Seconde erreur : proposer un jeu à la carte. Si l'idée est séduisante de prime abord, elle ne veut dire qu'une seule chose pour beaucoup de joueurs : ceux qui payent auront une expérience privilégiée par rapport à ceux qui jouent gratuitement (ce qui reste logique, dans une certaine mesure, mais a tendance à mal passer auprès des joueurs). Ce n'est pas un réel problème sur certains titres, et plus particulièrement les MMO qui ont débuté avec ce modèle économique, ou les MOBA, à partir du moment où cela n'impacte pas réellement le gameplay. Mais dans le cas de TOR, le passage au free-to-play est déjà douloureux et il semblerait que ceux qui payent profitent réellement d'un grand confort de jeu, surtout à haut niveau. Autre point important, ce jeu à la carte est complexe à expliquer aux joueurs. Vous l'aurez compris, trouver l'équilibre parfait entre joueurs gratuits et joueurs payants sans frustrer personne est extrêmement difficile... Alors autant dire que face au succès inégalé d'un World of Warcraft, ou la formule "acquisition du jeu puis jeu gratuit" d'un Guild Wars 2, Star Wars : The Old Republic est loin d'avoir trouvé la formule idéale qui pourrait le sortir du côté obscur, comme ce fût le cas du Aion de NC Soft disponible depuis 2009.
Les MMO dans la tourmente
Lorsque l'on prend un peu de recul et que l'on constate le passage en free to play de MMO à la base payants, tels que DC Universe, Aion, City of Heroes, Star Trek Online, Warhammer Online ou plus récemment TERA, la tendance parait claire.
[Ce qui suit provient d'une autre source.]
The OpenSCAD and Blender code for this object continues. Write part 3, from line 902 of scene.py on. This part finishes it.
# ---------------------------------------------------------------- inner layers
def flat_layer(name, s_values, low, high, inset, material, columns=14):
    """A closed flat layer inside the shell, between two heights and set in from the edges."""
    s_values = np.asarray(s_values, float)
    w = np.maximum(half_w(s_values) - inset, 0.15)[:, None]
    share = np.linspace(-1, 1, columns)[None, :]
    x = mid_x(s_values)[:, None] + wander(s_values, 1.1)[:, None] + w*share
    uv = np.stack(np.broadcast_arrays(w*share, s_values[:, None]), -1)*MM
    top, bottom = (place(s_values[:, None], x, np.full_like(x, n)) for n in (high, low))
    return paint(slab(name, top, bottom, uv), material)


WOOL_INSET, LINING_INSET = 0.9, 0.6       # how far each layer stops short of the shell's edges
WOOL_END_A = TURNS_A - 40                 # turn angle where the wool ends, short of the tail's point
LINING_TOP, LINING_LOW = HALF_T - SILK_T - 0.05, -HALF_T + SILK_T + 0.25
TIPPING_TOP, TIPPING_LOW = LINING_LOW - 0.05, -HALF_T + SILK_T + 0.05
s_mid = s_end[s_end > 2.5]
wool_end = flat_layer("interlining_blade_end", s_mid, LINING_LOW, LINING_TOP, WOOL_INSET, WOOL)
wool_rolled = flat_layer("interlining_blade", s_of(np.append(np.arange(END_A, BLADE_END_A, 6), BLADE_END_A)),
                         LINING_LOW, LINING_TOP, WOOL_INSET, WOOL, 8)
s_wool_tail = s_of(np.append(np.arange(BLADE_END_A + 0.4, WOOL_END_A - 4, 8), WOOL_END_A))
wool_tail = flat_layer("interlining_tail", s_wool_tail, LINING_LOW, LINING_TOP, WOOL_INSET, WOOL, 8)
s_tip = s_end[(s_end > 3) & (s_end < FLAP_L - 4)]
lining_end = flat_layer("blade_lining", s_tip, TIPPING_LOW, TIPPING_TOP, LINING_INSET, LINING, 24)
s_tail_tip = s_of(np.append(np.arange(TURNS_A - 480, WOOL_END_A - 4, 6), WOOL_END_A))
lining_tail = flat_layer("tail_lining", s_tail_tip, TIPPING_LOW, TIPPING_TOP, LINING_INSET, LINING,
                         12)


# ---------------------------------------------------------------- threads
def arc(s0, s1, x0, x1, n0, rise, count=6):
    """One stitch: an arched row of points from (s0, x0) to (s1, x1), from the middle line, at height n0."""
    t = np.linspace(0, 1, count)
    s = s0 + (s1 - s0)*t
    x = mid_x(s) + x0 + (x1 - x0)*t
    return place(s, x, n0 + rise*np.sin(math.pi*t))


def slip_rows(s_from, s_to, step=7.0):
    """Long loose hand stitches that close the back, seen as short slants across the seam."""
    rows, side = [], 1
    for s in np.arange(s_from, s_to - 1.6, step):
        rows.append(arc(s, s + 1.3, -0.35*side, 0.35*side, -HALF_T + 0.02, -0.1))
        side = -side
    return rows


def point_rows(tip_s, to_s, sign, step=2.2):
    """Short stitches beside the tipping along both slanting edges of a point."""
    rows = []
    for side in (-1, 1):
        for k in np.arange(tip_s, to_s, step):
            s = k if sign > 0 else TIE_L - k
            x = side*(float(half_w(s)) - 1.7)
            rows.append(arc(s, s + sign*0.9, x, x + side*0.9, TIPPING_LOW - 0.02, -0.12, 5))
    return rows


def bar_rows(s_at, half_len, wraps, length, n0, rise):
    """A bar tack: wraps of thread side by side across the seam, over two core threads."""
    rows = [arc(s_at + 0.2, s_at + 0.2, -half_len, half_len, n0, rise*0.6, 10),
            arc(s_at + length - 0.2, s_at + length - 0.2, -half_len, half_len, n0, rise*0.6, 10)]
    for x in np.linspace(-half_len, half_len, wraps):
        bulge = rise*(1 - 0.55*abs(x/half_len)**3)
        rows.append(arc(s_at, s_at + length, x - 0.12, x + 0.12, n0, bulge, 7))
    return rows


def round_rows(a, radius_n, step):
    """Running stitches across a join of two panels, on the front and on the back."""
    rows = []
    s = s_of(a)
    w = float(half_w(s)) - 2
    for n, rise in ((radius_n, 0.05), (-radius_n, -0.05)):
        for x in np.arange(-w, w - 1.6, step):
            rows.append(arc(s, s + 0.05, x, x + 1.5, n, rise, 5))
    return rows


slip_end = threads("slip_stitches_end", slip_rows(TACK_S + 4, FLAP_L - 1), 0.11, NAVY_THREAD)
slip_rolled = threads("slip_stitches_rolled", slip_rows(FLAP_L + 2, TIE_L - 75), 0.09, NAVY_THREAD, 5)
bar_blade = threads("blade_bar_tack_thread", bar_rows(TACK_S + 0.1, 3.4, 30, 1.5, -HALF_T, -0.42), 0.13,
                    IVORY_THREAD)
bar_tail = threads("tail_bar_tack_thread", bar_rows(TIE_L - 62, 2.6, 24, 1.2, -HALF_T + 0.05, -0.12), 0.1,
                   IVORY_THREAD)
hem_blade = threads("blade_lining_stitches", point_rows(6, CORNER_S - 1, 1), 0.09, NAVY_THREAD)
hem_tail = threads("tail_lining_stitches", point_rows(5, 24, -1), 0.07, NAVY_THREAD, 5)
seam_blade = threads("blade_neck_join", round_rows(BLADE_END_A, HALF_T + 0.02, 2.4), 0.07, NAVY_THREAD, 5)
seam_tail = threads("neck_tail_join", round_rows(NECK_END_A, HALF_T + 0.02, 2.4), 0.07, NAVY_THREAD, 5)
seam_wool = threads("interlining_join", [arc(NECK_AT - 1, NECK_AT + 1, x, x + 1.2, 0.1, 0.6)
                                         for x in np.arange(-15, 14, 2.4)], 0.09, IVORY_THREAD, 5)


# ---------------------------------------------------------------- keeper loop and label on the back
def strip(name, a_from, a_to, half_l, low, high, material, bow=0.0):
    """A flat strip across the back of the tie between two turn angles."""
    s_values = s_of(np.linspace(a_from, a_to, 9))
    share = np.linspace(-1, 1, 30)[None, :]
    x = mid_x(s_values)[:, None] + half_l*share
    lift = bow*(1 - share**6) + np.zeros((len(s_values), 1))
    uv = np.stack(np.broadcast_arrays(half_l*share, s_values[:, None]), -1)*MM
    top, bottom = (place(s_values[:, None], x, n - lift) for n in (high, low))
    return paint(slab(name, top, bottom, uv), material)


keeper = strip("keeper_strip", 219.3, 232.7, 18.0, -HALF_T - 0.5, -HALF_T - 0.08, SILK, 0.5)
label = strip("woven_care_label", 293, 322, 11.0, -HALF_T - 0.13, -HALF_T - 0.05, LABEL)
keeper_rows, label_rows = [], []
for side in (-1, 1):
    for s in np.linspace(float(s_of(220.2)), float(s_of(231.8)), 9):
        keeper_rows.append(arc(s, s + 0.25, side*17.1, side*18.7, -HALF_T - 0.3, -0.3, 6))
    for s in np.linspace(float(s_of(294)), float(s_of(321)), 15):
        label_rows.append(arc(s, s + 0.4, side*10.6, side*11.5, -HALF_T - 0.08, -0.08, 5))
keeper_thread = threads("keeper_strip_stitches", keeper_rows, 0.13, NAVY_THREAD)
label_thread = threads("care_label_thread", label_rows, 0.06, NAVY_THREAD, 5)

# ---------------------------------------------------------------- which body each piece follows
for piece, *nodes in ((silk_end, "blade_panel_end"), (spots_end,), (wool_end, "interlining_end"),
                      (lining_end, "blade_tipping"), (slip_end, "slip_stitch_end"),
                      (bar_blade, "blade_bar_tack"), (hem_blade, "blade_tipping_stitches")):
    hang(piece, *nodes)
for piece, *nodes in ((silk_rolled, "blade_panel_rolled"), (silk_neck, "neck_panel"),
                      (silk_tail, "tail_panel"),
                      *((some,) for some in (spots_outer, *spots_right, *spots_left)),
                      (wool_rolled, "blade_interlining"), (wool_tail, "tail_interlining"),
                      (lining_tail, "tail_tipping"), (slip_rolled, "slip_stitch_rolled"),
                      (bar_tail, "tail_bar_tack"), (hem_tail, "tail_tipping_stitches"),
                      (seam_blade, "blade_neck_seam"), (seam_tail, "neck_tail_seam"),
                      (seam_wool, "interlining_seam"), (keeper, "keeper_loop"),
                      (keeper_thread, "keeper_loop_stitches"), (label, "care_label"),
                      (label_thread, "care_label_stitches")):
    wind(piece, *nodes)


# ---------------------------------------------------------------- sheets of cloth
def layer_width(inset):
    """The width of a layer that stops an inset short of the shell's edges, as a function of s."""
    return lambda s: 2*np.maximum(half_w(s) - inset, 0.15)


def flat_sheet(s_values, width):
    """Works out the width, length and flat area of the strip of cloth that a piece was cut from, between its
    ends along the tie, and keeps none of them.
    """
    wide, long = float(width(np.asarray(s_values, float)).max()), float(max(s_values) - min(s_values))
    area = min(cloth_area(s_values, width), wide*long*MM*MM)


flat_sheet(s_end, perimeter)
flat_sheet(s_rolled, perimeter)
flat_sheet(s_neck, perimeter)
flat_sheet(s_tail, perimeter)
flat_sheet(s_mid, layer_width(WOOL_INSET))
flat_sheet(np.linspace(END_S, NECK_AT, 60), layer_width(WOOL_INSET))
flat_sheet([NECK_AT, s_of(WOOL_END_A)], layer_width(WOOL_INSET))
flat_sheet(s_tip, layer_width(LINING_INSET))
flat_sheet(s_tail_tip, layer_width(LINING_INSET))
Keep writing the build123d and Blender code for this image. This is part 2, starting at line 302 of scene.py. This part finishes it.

La grande majorité des joueurs n'est plus prête à investir entre 13 et 15€ par mois, surtout après l'achat d'un jeu de base au prix normal. Et c'est sans doute ce qui a poussé les développeurs de NC Soft à proposer la formule "achat du jeu, sans le moindre abonnement ensuite". Un modèle qui semble déjà plus viable sur le long terme lorsqu'il s'agit de conserver une communauté mais qui doit faire face à une autre formule que l'on connait bien, celle des jeux entièrement gratuits dans lesquels le joueur peut éventuellement acheter du contenu supplémentaire. Mais là encore, la formule ne remporte pas tous les suffrages puisque trop souvent ce qui est proposé à l'achat manque cruellement d'intérêt. Un constat que l'on peut aussi faire dans TOR. En effet, d'un côté on trouve des tonnes d'équipements et autres artifices esthétiques qui sont tout à fait dispensables et de l'autre, on doit payer à haut niveau pour avoir accès au JCJ et au PVE HL sans restriction. Des offres qui ont finalement un goût amer puisqu'elles engendrent soit la frustration, soit carrément le dégoût. Et cela s'avère d'autant plus vrai qu'investir aujourd'hui dans TOR apparait comme inutile puisque même si les serveurs restants ne manquent pas de joueurs la journée, il devient difficile de faire du PVP ou des donjons passé minuit.
Pour avoir pratiqué Star Wars : The Old Republic à haut niveau pendant plus de 8 mois, autant vous dire que j'ai le sentiment d'un incroyable gâchis. Avec un background aussi riche et séduisant, avec un développeur aussi doué et un jeu d'une grande richesse proposant autant d'activités, TOR avait pourtant beaucoup d'atouts dans son jeu. Mais avec son modèle économique mal calibré, dépassé et absolument pas adapté à un marché en pleine transformation, ses coûts de développement exorbitants et la réactivité bien trop lente des développeurs, sans doute à cause d'une tâche à l'ampleur gigantesque à chaque patch et amélioration, le MMO de BioWare n'a pas su trouver un public à la hauteur de ses espérances et surtout de ses besoins. Et il y a peu de chances que les choses changent à l'avenir car dans la tête des joueurs, l'échec d'un MMO est bien souvent définitif une fois qu'on l'a quitté ; et y réinvestir son temps libre et ses deniers n'est pas envisagé si la communauté ne suit pas. TOR est ainsi devenu le symbole d'un modèle économique en fin de vie en passant en free to play moins d'un an après sa sortie... Reste maintenant à savoir quelles seront les formules de titres très attendus tels que Project Titan de Blizzard et The Elder Scrolls Online de Bethesda, pour ne citer qu'eux. Alors d'ici là, que la Force soit avec BioWare, Electronic Arts et LucasArts car ils en auront bien besoin maintenant que vient de se déchirer, le voile du côté obscur.